Presença absoluta, sem nada extra, sem nada faltando.
Essa a experiência do silêncio que mais me fascina.
Uma vez, estava no aeroporto de Saporo, no norte do
Japão, com meu mestre de transmissão, Yogo Suigan Roshi. Um aeroporto de grande
movimento.
Seus outros discípulos estavam estacionando o carro e
cuidando de suas bagagens. Ficamos parados nas proximidades da entrada do
aeroporto, em silêncio. Foi intenso perceber o quanto este monge antigo era
sábio. Estava apenas presente em cada momento. Sem pressa, sem ansiedade, sem
nada especial para comentar ou falar "para passar o tempo". Ele era o
tempo. Ele era o momento. E aprendi com ele a estar presente no presente
momento.
Mais do que muitas palavras, a força da quietude interna
não precisa alardear sua sabedoria ou compreensão.
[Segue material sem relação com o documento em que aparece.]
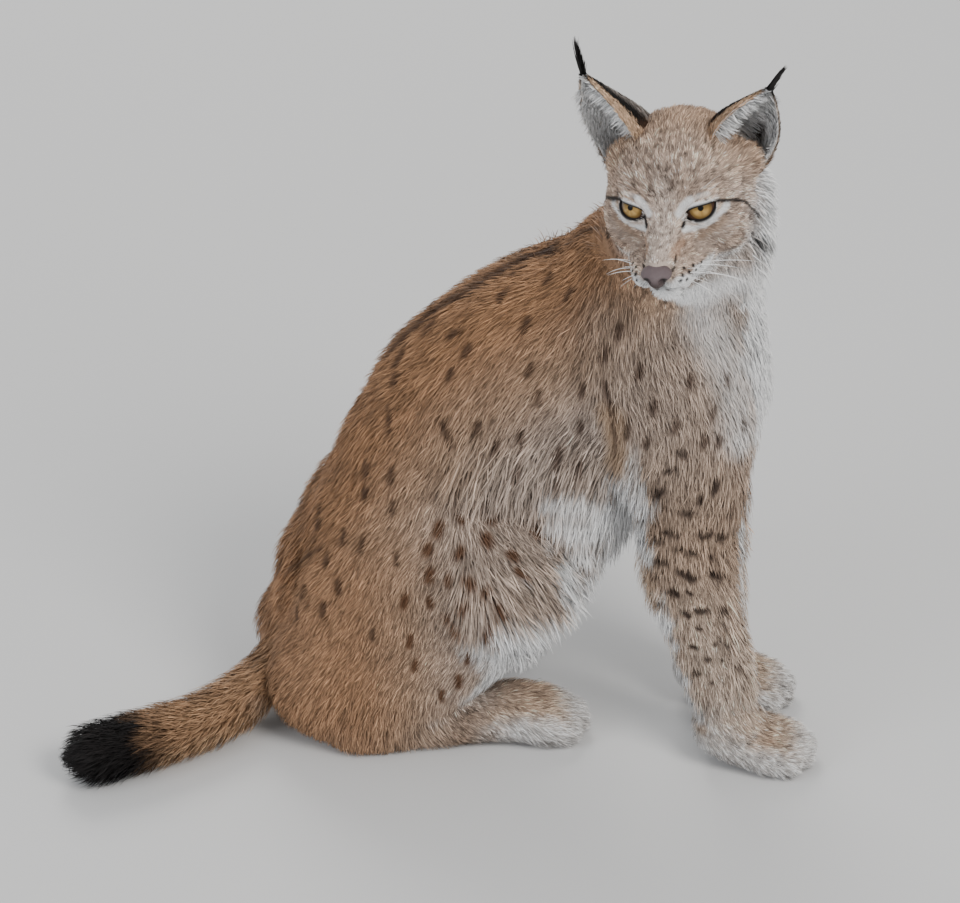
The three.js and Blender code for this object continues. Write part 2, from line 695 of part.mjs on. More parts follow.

Podemos estar em grande intimidade, sem nada dizer.
Talvez as experiências mais profundas sejam silenciosas -
quer de alegria, quer de tristeza.
Na cidade de São Paulo há muitos pássaros e seus trinados
nos alegram. Mas, ao final do dia, eles se recolhem e surgem os sons da noite.
Temos de aprender a nos recolher em nós mesmos e
reaprender a ouvir o grande silêncio.
Sem apego e sem aversões, ouvir o silêncio e apreciar a vida.